Raw data>
-- start --

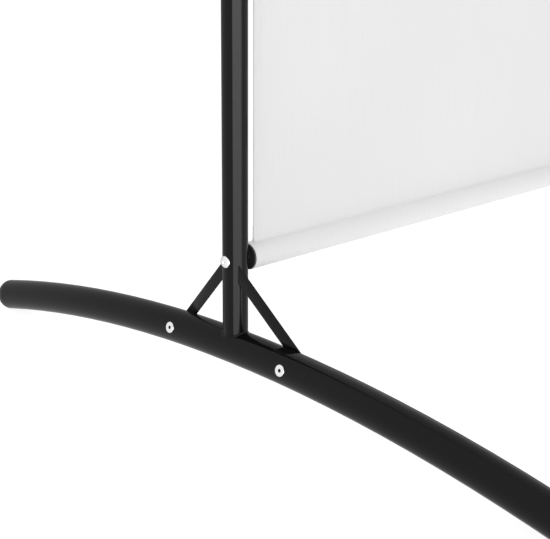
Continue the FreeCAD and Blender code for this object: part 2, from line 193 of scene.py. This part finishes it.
def rounded_copy(name, node, radius, shortest, finish):
    """A copy of a solid node with its sharp edges of at least the shortest length rounded."""
    made = bmesh.new()
    made.from_mesh(frame["nodes"][node].data)
    bmesh.ops.remove_doubles(made, verts=made.verts, dist=SAME_POINT)
    bmesh.ops.dissolve_limit(made, angle_limit=FLAT_ANGLE, verts=made.verts, edges=made.edges)
    sharp = [
        edge for edge in made.edges
        if len(edge.link_faces) == 2
        and edge.calc_face_angle() > EDGE_ANGLE
        and edge.calc_length() > shortest
    ]
    bmesh.ops.bevel(
        made,
        geom=sharp,
        offset=radius,
        segments=ROUND_SEGMENTS,
        profile=0.5,
        affect="EDGES",
        clamp_overlap=True,
    )
    piece = add_piece(name, made, [finish], ROUNDED_CREASE)
    if "custom_normal" in piece.data.attributes:
        piece.data.attributes.remove(piece.data.attributes["custom_normal"])
    stand_for(piece, node)


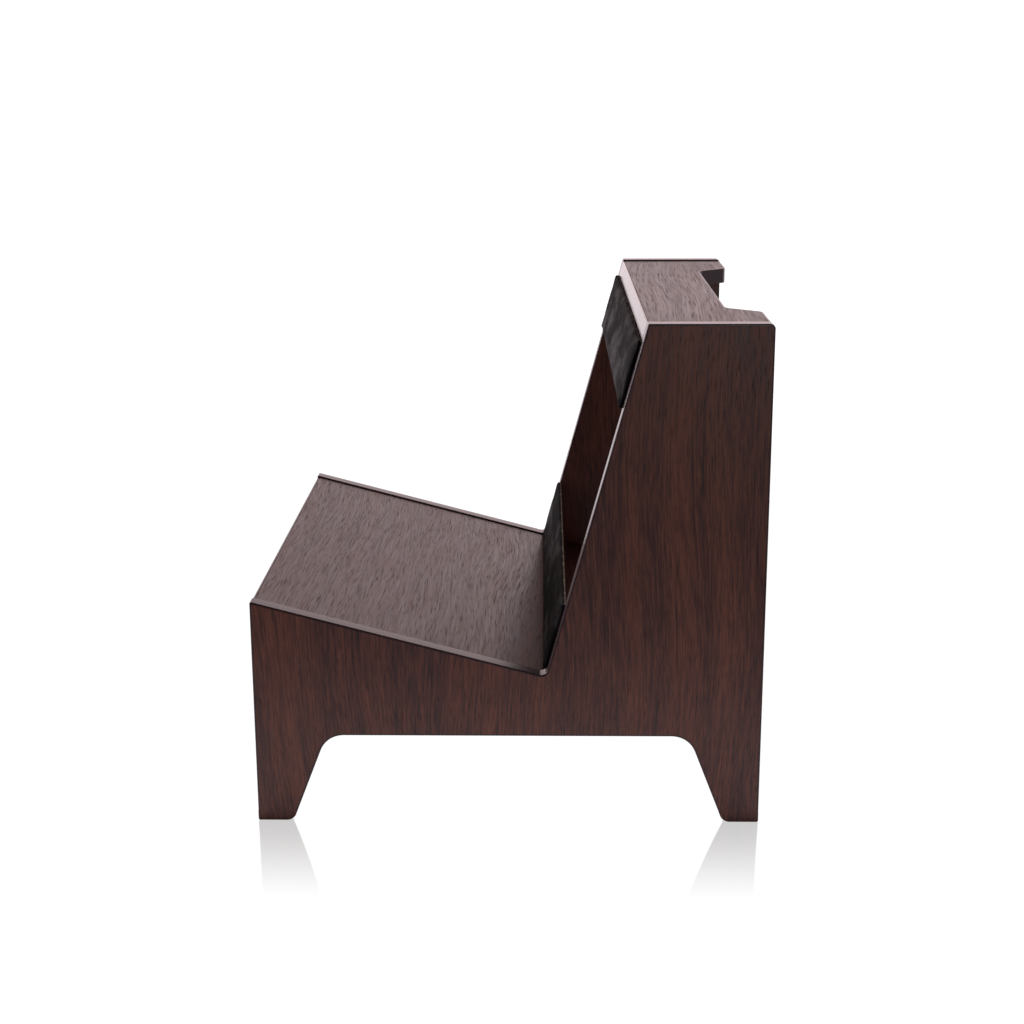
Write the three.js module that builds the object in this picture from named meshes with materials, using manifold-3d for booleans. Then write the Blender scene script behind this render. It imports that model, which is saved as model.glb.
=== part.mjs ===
// Photo album stand: a small chair-shaped display stand of wood-grain laminated board.
// Two side panels on tapered legs carry a sloping seat, a notched top board and a back rail.
// A black covered pad on the rail and one behind the seat take the back of the album.
// Millimetres. +X is the right side as seen from the front, -Y is the front, +Z is up.
// The origin is on the floor, under the centre of the stand.

import * as THREE from "three";
import { mergeVertices } from "three/addons/utils/BufferGeometryUtils.js";
import Module from "manifold-3d";

const wasm = await Module();
wasm.setup();

// Overall sizes
const STAND_WIDTH = 320;
const STAND_DEPTH = 300;
const STAND_HEIGHT = 300;
const BOARD = 10;

// Side profile
const SEAT_SLOPE = THREE.MathUtils.degToRad(14.8);
const BACKREST_LEAN = THREE.MathUtils.degToRad(15.2);
const SEAT_FRONT_HEIGHT = 137.6;
const SEAT_RUN = 172.8;
const SEAT_CORNER_RADIUS = 4;
const TOP_BACK_RADIUS = 3;
const EDGE_CORNER_RADIUS = 1;
const ARCH_HEIGHT = 54.5;
const ARCH_RADIUS = 15;
const FOOT_LENGTH = 21.3;
const LEG_SPLAY = 21.2;
const TOE_RADIUS = 6;

// Boards between the panels
const BOARD_RECESS = 1;
const SEAT_FRONT_SETBACK = 0.5;
const NOTCH_DEPTH = 20;
const NOTCH_HALF_FLOOR = 89;
const NOTCH_FLARE = 16;
const NOTCH_FLOOR_RADIUS = 9;
const NOTCH_MOUTH_RADIUS = 6;
const SEAT_TAIL = 30;
const RAIL_HEIGHT = 40;
const BATTEN_HEIGHT = 8;

// Edging strips
const EDGING = 1;
const EDGING_LIFT = 6;

// Pads
const PAD_THICKNESS = 3.2;
const UPPER_PAD = { name: "upper", height: 40, proud: 2.6 };
const LOWER_PAD = { name: "lower", height: 43, proud: 2.2 };
const COVER_THICKNESS = 0.8;

// Dowels
const DOWEL_RADIUS = 2.5;
const DOWEL_CHAMFER = 0.6;
const PANEL_HOLE_DEPTH = 6.5;
const BOARD_HOLE_DEPTH = 18;
const SEAT_DOWEL_INSET = 30;
const TOP_DOWEL_INSET = 18;
const RAIL_DOWEL_INSET = 10;

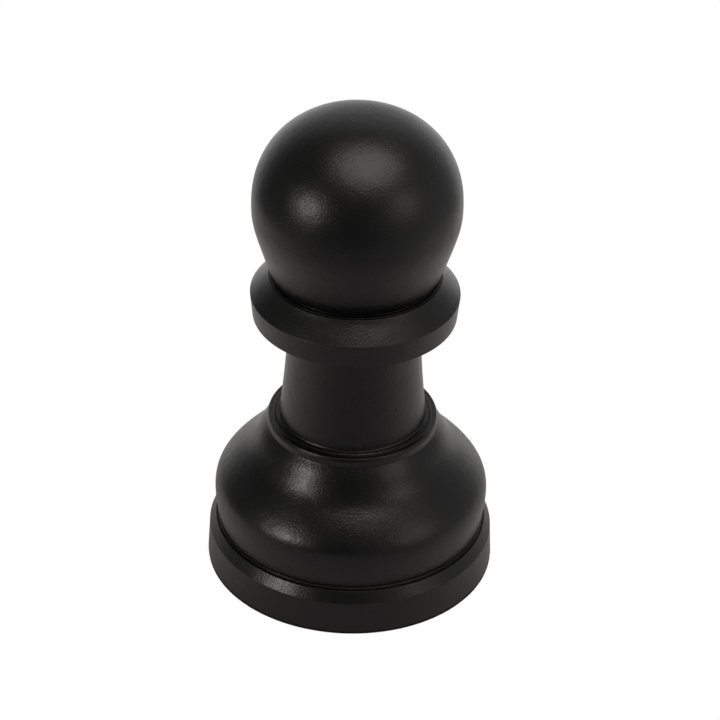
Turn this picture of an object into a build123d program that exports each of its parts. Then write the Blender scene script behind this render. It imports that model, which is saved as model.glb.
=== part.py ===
from build123d import *
from math import cos, pi, radians, sin, tan, tanh
import os

# A large black chess pawn, turned in five pieces of beech that are glued and screwed together.
# Millimetres, +Z up. The origin is the centre of the underside, on the table.

# ---- driving dimensions ---------------------------------------------------------------------
TOTAL_HEIGHT = 200.0        # table to the top of the head

FELT_THICKNESS = 0.8
FELT_RADIUS = 57.5

PLINTH_FOOT_RADIUS = 57.6   # the widest point of the pawn
PLINTH_SIDE_RADIUS = 56.9   # top of the plinth's side, where the bevel starts
PLINTH_SIDE_Z = 14.2
PLINTH_TOP_RADIUS = 54.3    # top of the bevel
PLINTH_TOP_Z = 18.5
PLINTH_GROOVE_DEPTH = 0.35  # shallow V between the bevel and the bun's foot fillet

BUN_FOOT_RADIUS = 53.3      # thin fillet that the bun stands on
BUN_FOOT_HEIGHT = 0.5
NECK_RADIUS = 33.8          # the ring at the top of the bun
NECK_WALL_HEIGHT = 4.1
NECK_TOP_Z = 67.3
NECK_TOP_RADIUS = 33.4      # the ring's side leans in towards its top edge
NECK_LEAN_HEIGHT = 1.7
NECK_EDGE_RADIUS = 0.4
BUN_CURVE = [               # radius and height, from the bun's root to the foot of the neck ring
    (52.85, 19.0),
    (53.6, 22.2),
    (54.2, 26.3),
    (54.6, 31.3),           # the fullest point of the swelling
    (54.0, 36.2),
    (51.7, 40.3),
    (45.35, 47.3),          # the shallow middle of the shoulder
    (42.05, 50.6),
    (39.35, 54.3),          # steeper again under the neck
    (37.5, 57.6),
    (35.8, 60.5),
    (NECK_RADIUS, NECK_TOP_Z - NECK_WALL_HEIGHT),
]

STEM_FOOT_RADIUS = 30.4     # thin fillet that the stem stands on
STEM_FOOT_HEIGHT = 0.5
STEM_BOTTOM_RADIUS = 29.2
STEM_TOP_RADIUS = 25.9
STEM_BOW = 0.7              # how far the stem's side is hollowed at half height
STEM_TOP_Z = 113.7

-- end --

Aim>
Output all of the data above without any alteration.

Solution to this exercise>
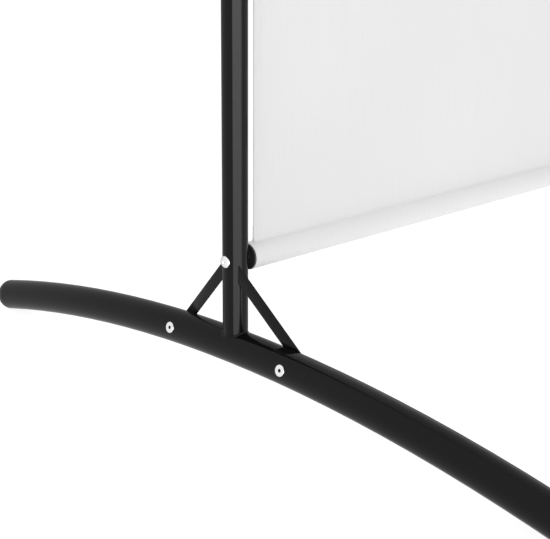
Continue the FreeCAD and Blender code for this object: part 2, from line 193 of scene.py. This part finishes it.
def rounded_copy(name, node, radius, shortest, finish):
    """A copy of a solid node with its sharp edges of at least the shortest length rounded."""
    made = bmesh.new()
    made.from_mesh(frame["nodes"][node].data)
    bmesh.ops.remove_doubles(made, verts=made.verts, dist=SAME_POINT)
    bmesh.ops.dissolve_limit(made, angle_limit=FLAT_ANGLE, verts=made.verts, edges=made.edges)
    sharp = [
        edge for edge in made.edges
        if len(edge.link_faces) == 2
        and edge.calc_face_angle() > EDGE_ANGLE
        and edge.calc_length() > shortest
    ]
    bmesh.ops.bevel(
        made,
        geom=sharp,
        offset=radius,
        segments=ROUND_SEGMENTS,
        profile=0.5,
        affect="EDGES",
        clamp_overlap=True,
    )
    piece = add_piece(name, made, [finish], ROUNDED_CREASE)
    if "custom_normal" in piece.data.attributes:
        piece.data.attributes.remove(piece.data.attributes["custom_normal"])
    stand_for(piece, node)


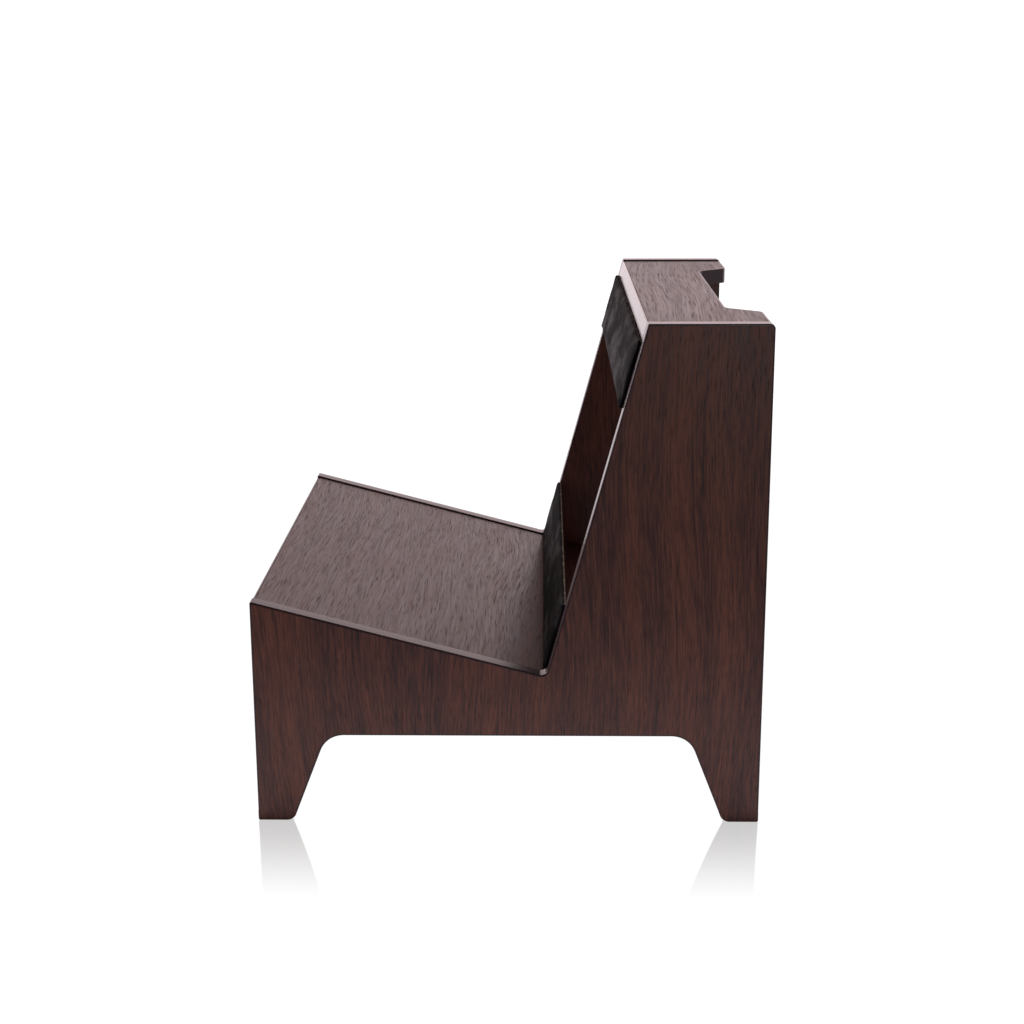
Write the three.js module that builds the object in this picture from named meshes with materials, using manifold-3d for booleans. Then write the Blender scene script behind this render. It imports that model, which is saved as model.glb.
=== part.mjs ===
// Photo album stand: a small chair-shaped display stand of wood-grain laminated board.
// Two side panels on tapered legs carry a sloping seat, a notched top board and a back rail.
// A black covered pad on the rail and one behind the seat take the back of the album.
// Millimetres. +X is the right side as seen from the front, -Y is the front, +Z is up.
// The origin is on the floor, under the centre of the stand.

import * as THREE from "three";
import { mergeVertices } from "three/addons/utils/BufferGeometryUtils.js";
import Module from "manifold-3d";

const wasm = await Module();
wasm.setup();

// Overall sizes
const STAND_WIDTH = 320;
const STAND_DEPTH = 300;
const STAND_HEIGHT = 300;
const BOARD = 10;

// Side profile
const SEAT_SLOPE = THREE.MathUtils.degToRad(14.8);
const BACKREST_LEAN = THREE.MathUtils.degToRad(15.2);
const SEAT_FRONT_HEIGHT = 137.6;
const SEAT_RUN = 172.8;
const SEAT_CORNER_RADIUS = 4;
const TOP_BACK_RADIUS = 3;
const EDGE_CORNER_RADIUS = 1;
const ARCH_HEIGHT = 54.5;
const ARCH_RADIUS = 15;
const FOOT_LENGTH = 21.3;
const LEG_SPLAY = 21.2;
const TOE_RADIUS = 6;

// Boards between the panels
const BOARD_RECESS = 1;
const SEAT_FRONT_SETBACK = 0.5;
const NOTCH_DEPTH = 20;
const NOTCH_HALF_FLOOR = 89;
const NOTCH_FLARE = 16;
const NOTCH_FLOOR_RADIUS = 9;
const NOTCH_MOUTH_RADIUS = 6;
const SEAT_TAIL = 30;
const RAIL_HEIGHT = 40;
const BATTEN_HEIGHT = 8;

// Edging strips
const EDGING = 1;
const EDGING_LIFT = 6;

// Pads
const PAD_THICKNESS = 3.2;
const UPPER_PAD = { name: "upper", height: 40, proud: 2.6 };
const LOWER_PAD = { name: "lower", height: 43, proud: 2.2 };
const COVER_THICKNESS = 0.8;

// Dowels
const DOWEL_RADIUS = 2.5;
const DOWEL_CHAMFER = 0.6;
const PANEL_HOLE_DEPTH = 6.5;
const BOARD_HOLE_DEPTH = 18;
const SEAT_DOWEL_INSET = 30;
const TOP_DOWEL_INSET = 18;
const RAIL_DOWEL_INSET = 10;

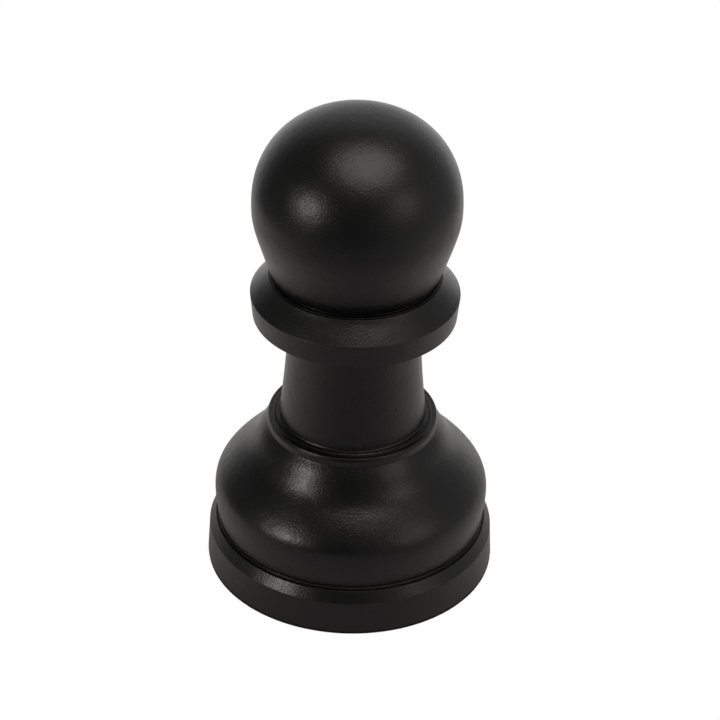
Turn this picture of an object into a build123d program that exports each of its parts. Then write the Blender scene script behind this render. It imports that model, which is saved as model.glb.
=== part.py ===
from build123d import *
from math import cos, pi, radians, sin, tan, tanh
import os

# A large black chess pawn, turned in five pieces of beech that are glued and screwed together.
# Millimetres, +Z up. The origin is the centre of the underside, on the table.

# ---- driving dimensions ---------------------------------------------------------------------
TOTAL_HEIGHT = 200.0        # table to the top of the head

FELT_THICKNESS = 0.8
FELT_RADIUS = 57.5

PLINTH_FOOT_RADIUS = 57.6   # the widest point of the pawn
PLINTH_SIDE_RADIUS = 56.9   # top of the plinth's side, where the bevel starts
PLINTH_SIDE_Z = 14.2
PLINTH_TOP_RADIUS = 54.3    # top of the bevel
PLINTH_TOP_Z = 18.5
PLINTH_GROOVE_DEPTH = 0.35  # shallow V between the bevel and the bun's foot fillet

BUN_FOOT_RADIUS = 53.3      # thin fillet that the bun stands on
BUN_FOOT_HEIGHT = 0.5
NECK_RADIUS = 33.8          # the ring at the top of the bun
NECK_WALL_HEIGHT = 4.1
NECK_TOP_Z = 67.3
NECK_TOP_RADIUS = 33.4      # the ring's side leans in towards its top edge
NECK_LEAN_HEIGHT = 1.7
NECK_EDGE_RADIUS = 0.4
BUN_CURVE = [               # radius and height, from the bun's root to the foot of the neck ring
    (52.85, 19.0),
    (53.6, 22.2),
    (54.2, 26.3),
    (54.6, 31.3),           # the fullest point of the swelling
    (54.0, 36.2),
    (51.7, 40.3),
    (45.35, 47.3),          # the shallow middle of the shoulder
    (42.05, 50.6),
    (39.35, 54.3),          # steeper again under the neck
    (37.5, 57.6),
    (35.8, 60.5),
    (NECK_RADIUS, NECK_TOP_Z - NECK_WALL_HEIGHT),
]

STEM_FOOT_RADIUS = 30.4     # thin fillet that the stem stands on
STEM_FOOT_HEIGHT = 0.5
STEM_BOTTOM_RADIUS = 29.2
STEM_TOP_RADIUS = 25.9
STEM_BOW = 0.7              # how far the stem's side is hollowed at half height
STEM_TOP_Z = 113.7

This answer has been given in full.